You can simply write your ideas in a long list or scatter them around the surface of the page or board.  Don't get too tied into organization at this point, although you can allocate areas on the page for related concepts.  If you prefer a more organized approach to brainstorming you may want to turn your brainstormed ideas into a mind map or concept map (see below).

Here is a sample brainstorm.  The purpose of this brainstorm was to develop a presentation about how libraries contribute to success:

Mind Mapping / Concept Mapping

Mind mapping and concept mapping are very similar to brainstorming, only the information is a bit more organized.  If you performed your brainstorm using post-it notes you can simply move the notes around and group them into general categories to create a mind map.  If you want to think more of terms of creating an outline, then you would place the notes under categories in a hierarchy and create a concept map.  Once you develop a concept map you might start seeing the outline forming for your project.

Here's an image of a brainstormed list turned into more of a mind map:

A more organized and streamlined version is below.  This would be considered a concept map because you can see a hierarchical relationship between concepts.  This concept map was generated using the free online mind mapping tool, Bubble.us.  The various colors indicate depth in the outline and the lines indicate relationships to other concepts:

 

 

Affinity Map

Another method to consider when organizaing your brainstormed notes is an Affinity Map.  This process is described in the book, Game Storming: A Playbook for Innovators, Rulebreakers, and Changemakers (Gray, Brown, Mancanufo):

  1. Write your question on a large piece of flipchart paper or whiteboard.  Draw some kind of visual to accompany the question.  The question should be one that would generate at least 20 ideas from the participants.
  2. Ask the brainstormers to spend 10 minutes to work silently and write down their ideas independently on index cards or post-it notes.
  3. Collect the ideas and place them on a surface where everyone can see them.
  4. As the brainstormers to identify relationships between the ideas and start moving them around into groups of similar ideas.
  5. Create a parking lot area for any outliers.
  6. If there are several ideas that are pretty much identical, keep them all just cluster them together.
  7. Once you have clusters of ideas, ask the brainstormers for ideas for categories and write them on new cards or post-its.
  8. Place the notes in columns under the suggested categories.
  9. Discuss!

Brainstorming Key Terms and Variations

If you plan to develop an online search strategy, there is still more brainstorming that should take place.  

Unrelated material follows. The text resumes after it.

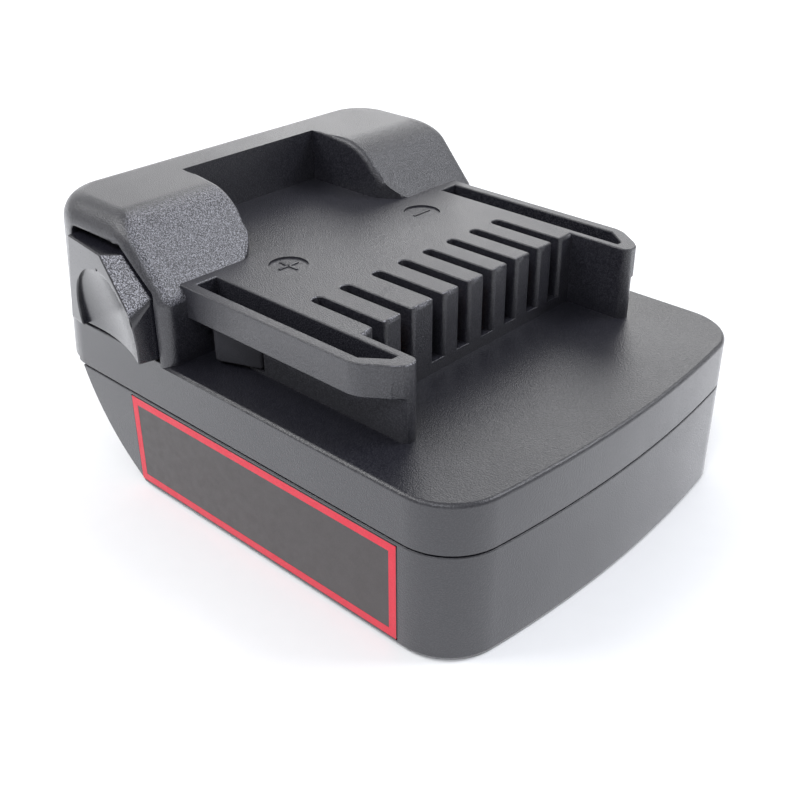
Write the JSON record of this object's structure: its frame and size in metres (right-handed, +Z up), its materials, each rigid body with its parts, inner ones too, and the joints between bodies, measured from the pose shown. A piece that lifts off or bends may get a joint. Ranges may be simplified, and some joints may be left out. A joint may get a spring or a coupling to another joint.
{
  "type": "battery adapter",
  "caption": "Slide-in battery adapter: a pack slides into its underside, and its top has undercut rails, contact slots and squeeze latches that fit a cordless tool.",
  "frame": {"origin": "centre of the bottom of the bounding box, on the bottom rim", "axes": "+X towards the rounded nose that enters the tool first, +Y to the left latch, +Z up through the rails"},
  "size_m": [0.098, 0.0832, 0.05],
  "materials": {
    "housing_plastic": "spark-eroded grain",
    "latch_plastic": "satin",
    "spring_steel": "drawn wire",
    "board": "solder mask over glass laminate",
    "contact_copper": "stamped strip",
    "resistor_body": "lacquered",
    "block_plastic": "satin",
    "blade_plating": "tin plated",
    "red_insulation": "silicone",
    "black_insulation": "silicone",
    "white_insulation": "silicone",
    "yellow_insulation": "silicone",
    "screw_steel": "zinc plated",
    "label_film": "printed film"
  },
  "bodies": {
    "housing": {"upper_housing": "housing_plastic", "lower_housing": "housing_plastic", "latch_spring_right": "spring_steel", "latch_spring_left": "spring_steel", "output_board": "board", "positive_clip": "contact_copper", "negative_clip": "contact_copper", "temperature_clip": "contact_copper", "identity_clip": "contact_copper", "identity_resistor": "resistor_body", "input_terminal_block": "block_plastic", "positive_blade": "blade_plating", "negative_blade": "blade_plating", "temperature_blade": "blade_plating", "identity_blade": "blade_plating", "positive_wire": "red_insulation", "negative_wire": "black_insulation", "temperature_wire": "white_insulation", "identity_wire": "yellow_insulation", "housing_screws": "screw_steel", "board_screws": "screw_steel", "block_screws": "screw_steel", "side_label": "label_film"},
    "right_latch": {"latch_button_right": "latch_plastic"},
    "left_latch": {"latch_button_left": "latch_plastic"}
  },
  "joints": [
    {"name": "right_latch_press", "type": "slide", "parent": "housing", "child": "right_latch", "axis": [0, 1, 0], "range_m": [0, 0.0032], "stiffness_N_per_m": 1000, "springref_m": -0.003, "deforming": ["latch_spring_right"]},
    {"name": "left_latch_press", "type": "slide", "parent": "housing", "child": "left_latch", "axis": [0, -1, 0], "range_m": [0, 0.0032], "stiffness_N_per_m": 1000, "springref_m": -0.003, "deforming": ["latch_spring_left"]}
  ]
}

Take some time to think about your key terms and how they may appear in a database's search results.

Brainstorm your key terms and consider:

  • Synonyms or terms that mean the same thing.  Think of all of the ways the concept may be written about in the literature.
  • Word endings and word variations.  Databases may need you to enter terms using truncation or wildcard characters in order to retrieve these variations.

Develop an online search strategy using appropriate Boolean operators, proximity operators, and truncation / wildcard characters.